INPUT ROWS |
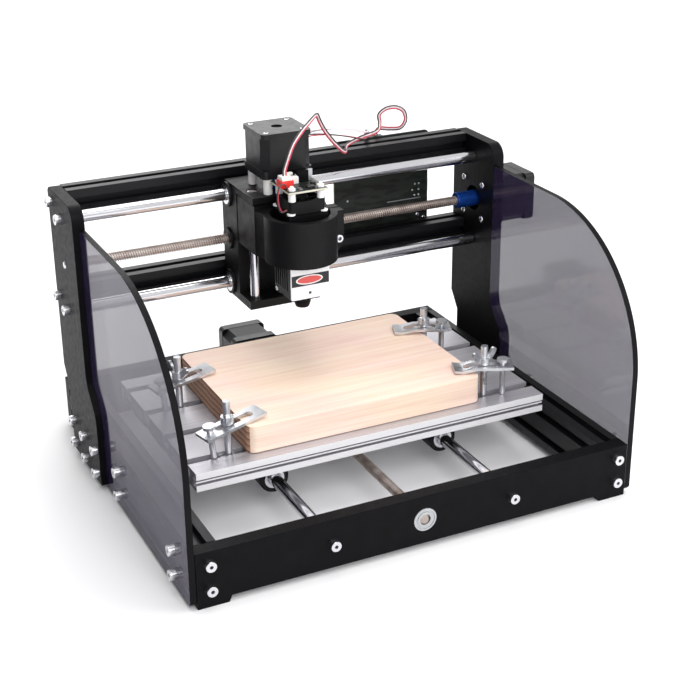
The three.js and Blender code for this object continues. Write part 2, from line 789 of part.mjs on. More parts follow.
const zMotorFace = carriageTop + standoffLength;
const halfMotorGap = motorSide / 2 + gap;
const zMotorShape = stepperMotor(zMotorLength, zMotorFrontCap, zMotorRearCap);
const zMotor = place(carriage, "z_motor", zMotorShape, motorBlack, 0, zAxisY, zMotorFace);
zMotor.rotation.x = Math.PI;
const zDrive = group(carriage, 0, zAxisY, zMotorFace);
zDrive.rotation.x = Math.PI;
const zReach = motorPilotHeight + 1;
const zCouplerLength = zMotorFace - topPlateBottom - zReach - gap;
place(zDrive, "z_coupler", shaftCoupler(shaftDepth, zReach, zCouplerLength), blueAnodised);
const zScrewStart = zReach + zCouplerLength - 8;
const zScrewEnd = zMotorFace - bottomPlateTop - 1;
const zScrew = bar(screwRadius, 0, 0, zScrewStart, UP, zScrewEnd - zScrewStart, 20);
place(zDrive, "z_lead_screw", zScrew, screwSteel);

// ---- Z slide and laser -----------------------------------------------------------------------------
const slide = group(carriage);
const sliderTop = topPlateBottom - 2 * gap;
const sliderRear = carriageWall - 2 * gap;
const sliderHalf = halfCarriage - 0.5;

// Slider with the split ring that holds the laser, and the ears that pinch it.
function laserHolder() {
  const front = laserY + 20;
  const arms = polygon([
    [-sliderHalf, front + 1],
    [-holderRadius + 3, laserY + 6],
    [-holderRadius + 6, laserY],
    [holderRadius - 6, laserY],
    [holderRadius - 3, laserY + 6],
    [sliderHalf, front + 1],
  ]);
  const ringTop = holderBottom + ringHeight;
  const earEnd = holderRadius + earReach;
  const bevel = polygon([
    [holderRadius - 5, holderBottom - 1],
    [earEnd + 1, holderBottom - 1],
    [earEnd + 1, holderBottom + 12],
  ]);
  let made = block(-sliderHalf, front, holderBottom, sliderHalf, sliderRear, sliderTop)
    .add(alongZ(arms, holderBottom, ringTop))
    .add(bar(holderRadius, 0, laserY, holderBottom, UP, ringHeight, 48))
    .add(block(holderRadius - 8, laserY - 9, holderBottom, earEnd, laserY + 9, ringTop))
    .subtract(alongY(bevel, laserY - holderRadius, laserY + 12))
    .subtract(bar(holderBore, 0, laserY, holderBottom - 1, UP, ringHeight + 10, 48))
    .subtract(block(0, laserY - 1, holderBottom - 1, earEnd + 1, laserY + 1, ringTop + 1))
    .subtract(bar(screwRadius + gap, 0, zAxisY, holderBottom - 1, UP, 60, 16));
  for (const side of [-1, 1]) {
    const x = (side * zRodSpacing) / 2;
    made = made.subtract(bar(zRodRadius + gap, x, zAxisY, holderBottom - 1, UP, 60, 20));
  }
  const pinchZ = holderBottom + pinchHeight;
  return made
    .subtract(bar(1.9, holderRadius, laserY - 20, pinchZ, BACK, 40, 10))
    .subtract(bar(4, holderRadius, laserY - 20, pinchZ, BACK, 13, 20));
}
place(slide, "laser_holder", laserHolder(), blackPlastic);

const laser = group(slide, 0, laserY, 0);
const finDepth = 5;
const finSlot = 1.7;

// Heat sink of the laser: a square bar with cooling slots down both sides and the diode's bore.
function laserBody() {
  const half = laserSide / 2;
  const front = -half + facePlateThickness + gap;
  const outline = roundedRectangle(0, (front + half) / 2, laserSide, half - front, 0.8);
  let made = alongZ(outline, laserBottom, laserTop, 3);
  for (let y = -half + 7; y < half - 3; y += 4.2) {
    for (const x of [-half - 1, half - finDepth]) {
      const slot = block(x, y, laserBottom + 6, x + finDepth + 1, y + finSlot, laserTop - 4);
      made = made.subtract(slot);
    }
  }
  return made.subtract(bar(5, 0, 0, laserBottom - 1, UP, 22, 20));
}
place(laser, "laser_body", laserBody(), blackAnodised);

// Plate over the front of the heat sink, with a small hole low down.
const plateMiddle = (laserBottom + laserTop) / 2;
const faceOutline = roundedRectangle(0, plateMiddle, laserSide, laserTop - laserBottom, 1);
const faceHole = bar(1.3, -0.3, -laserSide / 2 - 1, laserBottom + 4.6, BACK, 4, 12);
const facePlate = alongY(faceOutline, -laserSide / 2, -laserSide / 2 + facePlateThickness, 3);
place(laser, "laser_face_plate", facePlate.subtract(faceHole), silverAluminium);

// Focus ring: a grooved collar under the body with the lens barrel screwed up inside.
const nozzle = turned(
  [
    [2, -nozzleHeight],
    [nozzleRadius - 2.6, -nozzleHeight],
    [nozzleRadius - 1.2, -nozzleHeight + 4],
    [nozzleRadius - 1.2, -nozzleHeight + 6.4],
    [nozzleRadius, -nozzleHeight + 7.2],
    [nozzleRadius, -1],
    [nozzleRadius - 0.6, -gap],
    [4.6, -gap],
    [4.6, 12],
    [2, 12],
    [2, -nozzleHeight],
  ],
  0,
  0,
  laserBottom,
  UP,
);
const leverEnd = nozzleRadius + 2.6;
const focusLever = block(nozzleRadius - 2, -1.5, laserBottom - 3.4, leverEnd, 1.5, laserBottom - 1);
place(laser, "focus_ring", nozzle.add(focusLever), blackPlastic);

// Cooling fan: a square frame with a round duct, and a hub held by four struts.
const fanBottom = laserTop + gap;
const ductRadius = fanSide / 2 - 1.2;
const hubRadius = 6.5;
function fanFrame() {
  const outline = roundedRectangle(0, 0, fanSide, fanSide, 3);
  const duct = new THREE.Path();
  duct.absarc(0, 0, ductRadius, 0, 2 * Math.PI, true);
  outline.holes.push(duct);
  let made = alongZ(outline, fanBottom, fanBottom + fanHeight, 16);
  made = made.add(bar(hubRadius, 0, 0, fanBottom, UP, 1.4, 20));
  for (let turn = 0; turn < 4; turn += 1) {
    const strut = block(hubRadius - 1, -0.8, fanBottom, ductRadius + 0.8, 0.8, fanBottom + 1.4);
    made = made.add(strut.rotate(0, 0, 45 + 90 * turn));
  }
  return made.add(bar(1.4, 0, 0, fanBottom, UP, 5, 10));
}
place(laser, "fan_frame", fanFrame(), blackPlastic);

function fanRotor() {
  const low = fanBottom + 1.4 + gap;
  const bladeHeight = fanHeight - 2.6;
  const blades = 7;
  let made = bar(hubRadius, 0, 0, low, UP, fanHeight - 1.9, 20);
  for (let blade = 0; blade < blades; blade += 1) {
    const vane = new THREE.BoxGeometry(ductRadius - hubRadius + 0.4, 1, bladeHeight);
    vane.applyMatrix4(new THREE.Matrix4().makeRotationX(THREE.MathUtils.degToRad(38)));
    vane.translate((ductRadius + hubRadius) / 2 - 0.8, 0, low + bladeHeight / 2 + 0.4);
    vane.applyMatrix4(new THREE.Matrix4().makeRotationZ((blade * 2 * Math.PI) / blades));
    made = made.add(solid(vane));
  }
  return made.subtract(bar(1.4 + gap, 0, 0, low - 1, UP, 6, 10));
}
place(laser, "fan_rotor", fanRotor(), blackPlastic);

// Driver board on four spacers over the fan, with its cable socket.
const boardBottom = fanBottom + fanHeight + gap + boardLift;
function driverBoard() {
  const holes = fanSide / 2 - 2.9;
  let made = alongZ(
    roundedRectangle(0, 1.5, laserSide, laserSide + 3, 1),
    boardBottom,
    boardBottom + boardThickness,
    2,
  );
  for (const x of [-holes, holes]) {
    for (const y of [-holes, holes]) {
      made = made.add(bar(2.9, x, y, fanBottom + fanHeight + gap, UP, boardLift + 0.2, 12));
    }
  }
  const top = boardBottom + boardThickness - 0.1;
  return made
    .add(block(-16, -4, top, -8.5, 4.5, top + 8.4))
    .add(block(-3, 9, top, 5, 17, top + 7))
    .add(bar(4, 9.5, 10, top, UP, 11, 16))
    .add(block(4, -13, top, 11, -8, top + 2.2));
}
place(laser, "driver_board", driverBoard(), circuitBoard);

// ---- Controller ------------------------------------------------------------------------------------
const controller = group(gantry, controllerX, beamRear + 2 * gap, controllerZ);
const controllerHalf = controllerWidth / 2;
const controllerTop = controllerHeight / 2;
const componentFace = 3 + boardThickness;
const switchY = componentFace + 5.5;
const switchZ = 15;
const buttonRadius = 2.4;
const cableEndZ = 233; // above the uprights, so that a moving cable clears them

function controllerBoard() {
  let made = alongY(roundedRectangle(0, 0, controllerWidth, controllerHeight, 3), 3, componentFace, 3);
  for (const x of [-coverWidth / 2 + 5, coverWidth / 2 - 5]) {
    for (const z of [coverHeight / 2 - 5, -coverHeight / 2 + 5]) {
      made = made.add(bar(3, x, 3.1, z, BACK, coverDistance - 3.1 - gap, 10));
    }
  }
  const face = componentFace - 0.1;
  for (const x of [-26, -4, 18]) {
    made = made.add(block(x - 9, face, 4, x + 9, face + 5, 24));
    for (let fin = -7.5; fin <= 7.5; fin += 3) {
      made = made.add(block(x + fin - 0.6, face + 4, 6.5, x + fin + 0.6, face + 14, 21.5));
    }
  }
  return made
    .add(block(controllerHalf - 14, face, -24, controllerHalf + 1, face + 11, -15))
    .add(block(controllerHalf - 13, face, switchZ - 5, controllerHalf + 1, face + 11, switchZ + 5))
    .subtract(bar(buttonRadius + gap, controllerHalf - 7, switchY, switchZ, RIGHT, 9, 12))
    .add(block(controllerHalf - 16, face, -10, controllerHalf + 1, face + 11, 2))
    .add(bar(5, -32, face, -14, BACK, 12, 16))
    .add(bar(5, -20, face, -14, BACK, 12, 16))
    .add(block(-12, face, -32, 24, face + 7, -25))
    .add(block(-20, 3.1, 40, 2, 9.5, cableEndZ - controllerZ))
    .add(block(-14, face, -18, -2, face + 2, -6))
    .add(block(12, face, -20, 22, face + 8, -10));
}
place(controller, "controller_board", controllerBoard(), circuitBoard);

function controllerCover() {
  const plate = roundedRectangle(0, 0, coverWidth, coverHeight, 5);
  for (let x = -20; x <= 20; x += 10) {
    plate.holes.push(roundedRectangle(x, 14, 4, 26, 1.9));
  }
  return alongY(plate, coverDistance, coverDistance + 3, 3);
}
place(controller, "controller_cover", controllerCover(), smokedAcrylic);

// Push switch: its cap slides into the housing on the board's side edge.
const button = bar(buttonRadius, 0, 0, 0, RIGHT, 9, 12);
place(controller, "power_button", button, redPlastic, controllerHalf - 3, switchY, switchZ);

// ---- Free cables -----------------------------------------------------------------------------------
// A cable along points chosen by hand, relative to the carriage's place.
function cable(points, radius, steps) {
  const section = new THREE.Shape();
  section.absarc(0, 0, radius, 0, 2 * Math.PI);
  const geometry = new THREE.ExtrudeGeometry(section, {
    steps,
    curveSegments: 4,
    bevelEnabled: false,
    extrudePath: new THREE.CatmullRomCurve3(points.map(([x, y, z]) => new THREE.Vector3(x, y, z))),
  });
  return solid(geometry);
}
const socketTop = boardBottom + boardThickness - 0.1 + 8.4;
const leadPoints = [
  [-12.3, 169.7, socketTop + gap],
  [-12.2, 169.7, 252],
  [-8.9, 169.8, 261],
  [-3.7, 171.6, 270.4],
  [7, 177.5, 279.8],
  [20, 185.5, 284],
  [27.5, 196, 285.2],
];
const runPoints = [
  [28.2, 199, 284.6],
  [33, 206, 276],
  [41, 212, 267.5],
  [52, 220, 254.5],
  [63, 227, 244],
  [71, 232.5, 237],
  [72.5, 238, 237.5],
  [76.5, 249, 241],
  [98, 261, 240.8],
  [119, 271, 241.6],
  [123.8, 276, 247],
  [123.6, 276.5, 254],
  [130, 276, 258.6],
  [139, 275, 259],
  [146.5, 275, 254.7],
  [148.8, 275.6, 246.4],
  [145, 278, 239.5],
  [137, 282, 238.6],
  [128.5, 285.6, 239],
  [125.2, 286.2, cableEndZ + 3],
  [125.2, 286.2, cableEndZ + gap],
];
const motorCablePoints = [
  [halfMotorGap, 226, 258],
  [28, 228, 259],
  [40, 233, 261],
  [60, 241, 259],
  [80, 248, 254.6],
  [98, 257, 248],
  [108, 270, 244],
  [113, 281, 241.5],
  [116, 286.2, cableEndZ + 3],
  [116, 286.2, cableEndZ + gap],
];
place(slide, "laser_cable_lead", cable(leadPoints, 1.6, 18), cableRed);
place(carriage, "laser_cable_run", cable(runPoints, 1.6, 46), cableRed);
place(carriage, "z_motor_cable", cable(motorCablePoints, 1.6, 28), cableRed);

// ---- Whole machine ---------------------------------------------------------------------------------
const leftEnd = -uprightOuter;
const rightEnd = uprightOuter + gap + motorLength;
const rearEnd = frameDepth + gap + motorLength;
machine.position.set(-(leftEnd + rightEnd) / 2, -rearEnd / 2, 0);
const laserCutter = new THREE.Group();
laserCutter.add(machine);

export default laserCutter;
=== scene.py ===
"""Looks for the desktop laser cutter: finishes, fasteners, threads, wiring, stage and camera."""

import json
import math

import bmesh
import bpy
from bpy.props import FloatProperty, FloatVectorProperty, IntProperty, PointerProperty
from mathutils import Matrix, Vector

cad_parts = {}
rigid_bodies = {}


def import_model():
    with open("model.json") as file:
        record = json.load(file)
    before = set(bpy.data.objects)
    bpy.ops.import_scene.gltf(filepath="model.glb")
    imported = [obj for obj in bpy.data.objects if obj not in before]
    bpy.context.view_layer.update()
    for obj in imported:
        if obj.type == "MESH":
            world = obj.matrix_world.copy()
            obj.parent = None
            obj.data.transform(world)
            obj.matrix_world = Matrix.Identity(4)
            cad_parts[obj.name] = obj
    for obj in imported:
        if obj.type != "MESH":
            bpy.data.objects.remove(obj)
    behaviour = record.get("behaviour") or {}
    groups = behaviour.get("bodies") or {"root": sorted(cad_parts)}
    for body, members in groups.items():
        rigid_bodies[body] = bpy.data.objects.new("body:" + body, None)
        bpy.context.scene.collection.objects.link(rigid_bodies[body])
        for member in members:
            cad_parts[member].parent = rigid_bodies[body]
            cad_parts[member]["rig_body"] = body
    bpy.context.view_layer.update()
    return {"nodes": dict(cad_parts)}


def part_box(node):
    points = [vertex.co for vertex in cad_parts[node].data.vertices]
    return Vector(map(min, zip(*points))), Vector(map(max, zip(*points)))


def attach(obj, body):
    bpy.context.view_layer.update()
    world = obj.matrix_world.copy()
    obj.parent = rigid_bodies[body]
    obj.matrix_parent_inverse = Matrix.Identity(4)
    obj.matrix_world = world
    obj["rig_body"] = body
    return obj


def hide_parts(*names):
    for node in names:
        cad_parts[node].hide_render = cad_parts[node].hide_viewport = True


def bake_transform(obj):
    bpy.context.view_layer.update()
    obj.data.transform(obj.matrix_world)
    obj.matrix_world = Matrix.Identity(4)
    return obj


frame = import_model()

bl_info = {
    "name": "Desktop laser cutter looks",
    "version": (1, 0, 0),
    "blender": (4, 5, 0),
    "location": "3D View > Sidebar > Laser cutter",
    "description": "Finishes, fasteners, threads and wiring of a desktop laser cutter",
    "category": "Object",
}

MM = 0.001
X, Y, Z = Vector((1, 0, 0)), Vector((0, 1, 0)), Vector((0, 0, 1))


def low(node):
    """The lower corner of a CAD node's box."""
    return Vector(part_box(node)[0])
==
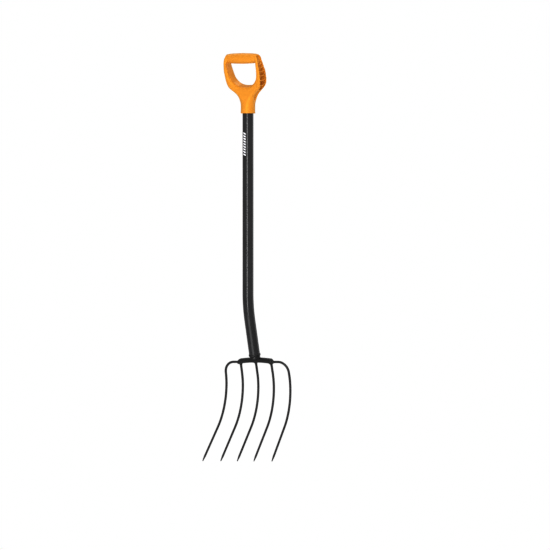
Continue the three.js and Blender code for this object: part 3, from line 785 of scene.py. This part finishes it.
---
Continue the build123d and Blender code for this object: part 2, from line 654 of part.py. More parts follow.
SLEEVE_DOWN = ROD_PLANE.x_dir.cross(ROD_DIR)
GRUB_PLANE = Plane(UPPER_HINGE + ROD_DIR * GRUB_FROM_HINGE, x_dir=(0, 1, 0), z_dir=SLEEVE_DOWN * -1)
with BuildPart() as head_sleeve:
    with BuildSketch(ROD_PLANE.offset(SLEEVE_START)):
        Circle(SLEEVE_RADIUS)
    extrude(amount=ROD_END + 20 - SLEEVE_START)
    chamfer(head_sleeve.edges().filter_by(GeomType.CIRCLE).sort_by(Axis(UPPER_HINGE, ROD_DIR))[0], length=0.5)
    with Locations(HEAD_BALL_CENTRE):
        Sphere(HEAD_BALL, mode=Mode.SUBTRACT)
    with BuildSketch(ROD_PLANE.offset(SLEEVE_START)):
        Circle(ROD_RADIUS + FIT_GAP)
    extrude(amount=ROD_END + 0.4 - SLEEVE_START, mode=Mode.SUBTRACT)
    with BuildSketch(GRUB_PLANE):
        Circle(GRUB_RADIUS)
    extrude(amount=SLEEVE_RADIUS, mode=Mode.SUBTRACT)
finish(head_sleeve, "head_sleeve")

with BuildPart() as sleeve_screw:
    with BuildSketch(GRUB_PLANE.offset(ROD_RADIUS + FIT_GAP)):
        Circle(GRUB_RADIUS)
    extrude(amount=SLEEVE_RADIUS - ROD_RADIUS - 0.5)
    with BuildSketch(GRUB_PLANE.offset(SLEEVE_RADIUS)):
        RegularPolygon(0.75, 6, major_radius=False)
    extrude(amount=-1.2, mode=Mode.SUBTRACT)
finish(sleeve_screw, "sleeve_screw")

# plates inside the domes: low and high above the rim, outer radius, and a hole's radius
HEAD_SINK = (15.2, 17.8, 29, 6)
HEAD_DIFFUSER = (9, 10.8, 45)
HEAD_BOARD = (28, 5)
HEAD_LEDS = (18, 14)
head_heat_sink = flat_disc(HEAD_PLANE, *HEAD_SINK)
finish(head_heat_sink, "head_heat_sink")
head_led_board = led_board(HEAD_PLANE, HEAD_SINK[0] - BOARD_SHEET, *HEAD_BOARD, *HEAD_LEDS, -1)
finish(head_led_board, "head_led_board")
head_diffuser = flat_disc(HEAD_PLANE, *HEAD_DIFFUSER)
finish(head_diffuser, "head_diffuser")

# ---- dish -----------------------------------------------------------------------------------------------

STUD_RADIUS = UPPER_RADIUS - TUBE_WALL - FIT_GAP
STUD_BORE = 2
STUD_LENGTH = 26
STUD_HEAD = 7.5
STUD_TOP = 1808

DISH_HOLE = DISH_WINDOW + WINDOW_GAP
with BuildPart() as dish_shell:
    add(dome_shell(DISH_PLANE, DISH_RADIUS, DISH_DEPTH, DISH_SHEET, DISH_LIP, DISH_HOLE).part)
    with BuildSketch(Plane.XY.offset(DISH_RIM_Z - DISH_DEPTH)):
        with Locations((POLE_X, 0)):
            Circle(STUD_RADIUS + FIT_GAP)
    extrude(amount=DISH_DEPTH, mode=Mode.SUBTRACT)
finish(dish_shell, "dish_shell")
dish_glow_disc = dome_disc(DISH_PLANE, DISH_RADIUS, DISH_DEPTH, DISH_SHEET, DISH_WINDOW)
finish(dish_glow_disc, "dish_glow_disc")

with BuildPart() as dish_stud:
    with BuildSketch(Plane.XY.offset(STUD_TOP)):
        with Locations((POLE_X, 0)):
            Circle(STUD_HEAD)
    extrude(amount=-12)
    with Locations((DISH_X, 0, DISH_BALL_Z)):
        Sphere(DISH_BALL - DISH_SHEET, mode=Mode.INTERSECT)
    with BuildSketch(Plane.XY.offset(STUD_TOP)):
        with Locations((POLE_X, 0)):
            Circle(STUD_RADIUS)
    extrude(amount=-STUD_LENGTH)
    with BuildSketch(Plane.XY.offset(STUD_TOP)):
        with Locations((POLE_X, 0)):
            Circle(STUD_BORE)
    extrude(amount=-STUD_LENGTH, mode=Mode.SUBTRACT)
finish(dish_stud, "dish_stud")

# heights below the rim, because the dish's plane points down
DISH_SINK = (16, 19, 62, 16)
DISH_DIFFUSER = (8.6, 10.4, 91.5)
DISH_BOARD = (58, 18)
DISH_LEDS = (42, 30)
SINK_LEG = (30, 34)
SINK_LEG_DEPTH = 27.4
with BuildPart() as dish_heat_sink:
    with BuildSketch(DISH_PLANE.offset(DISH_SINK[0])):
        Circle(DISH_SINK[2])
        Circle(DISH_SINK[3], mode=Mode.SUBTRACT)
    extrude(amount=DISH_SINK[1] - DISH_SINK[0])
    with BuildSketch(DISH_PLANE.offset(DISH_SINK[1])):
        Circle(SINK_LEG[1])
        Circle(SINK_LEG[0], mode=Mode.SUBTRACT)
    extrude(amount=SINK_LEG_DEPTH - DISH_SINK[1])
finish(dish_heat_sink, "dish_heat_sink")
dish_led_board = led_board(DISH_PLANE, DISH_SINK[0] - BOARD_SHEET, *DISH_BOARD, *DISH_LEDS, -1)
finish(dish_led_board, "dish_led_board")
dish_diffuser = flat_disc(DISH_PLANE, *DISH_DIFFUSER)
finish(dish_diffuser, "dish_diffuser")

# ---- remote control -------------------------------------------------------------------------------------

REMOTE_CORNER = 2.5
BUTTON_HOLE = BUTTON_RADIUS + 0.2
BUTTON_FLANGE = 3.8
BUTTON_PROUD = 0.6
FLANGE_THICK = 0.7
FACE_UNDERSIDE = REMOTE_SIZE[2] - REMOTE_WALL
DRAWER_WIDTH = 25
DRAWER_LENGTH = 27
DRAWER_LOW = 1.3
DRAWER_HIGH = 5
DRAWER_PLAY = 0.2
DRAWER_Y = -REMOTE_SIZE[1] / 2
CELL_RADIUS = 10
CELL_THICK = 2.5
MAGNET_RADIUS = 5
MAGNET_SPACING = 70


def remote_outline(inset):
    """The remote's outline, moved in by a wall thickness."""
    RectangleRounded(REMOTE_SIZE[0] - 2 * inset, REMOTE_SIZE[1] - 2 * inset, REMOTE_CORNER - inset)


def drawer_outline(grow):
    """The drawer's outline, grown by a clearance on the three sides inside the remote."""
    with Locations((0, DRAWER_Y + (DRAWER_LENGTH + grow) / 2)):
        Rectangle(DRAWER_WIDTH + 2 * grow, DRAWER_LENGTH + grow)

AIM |
Extract the run of lines that opens with the line containing "---- Whole machine" and closes with the line containing "record = json.load(file)"; reproduce it exactly and add nothing.

COMPLETED EXERCISE |
// ---- Whole machine ---------------------------------------------------------------------------------
const leftEnd = -uprightOuter;
const rightEnd = uprightOuter + gap + motorLength;
const rearEnd = frameDepth + gap + motorLength;
machine.position.set(-(leftEnd + rightEnd) / 2, -rearEnd / 2, 0);
const laserCutter = new THREE.Group();
laserCutter.add(machine);

export default laserCutter;
=== scene.py ===
"""Looks for the desktop laser cutter: finishes, fasteners, threads, wiring, stage and camera."""

import json
import math

import bmesh
import bpy
from bpy.props import FloatProperty, FloatVectorProperty, IntProperty, PointerProperty
from mathutils import Matrix, Vector

cad_parts = {}
rigid_bodies = {}


def import_model():
    with open("model.json") as file:
        record = json.load(file)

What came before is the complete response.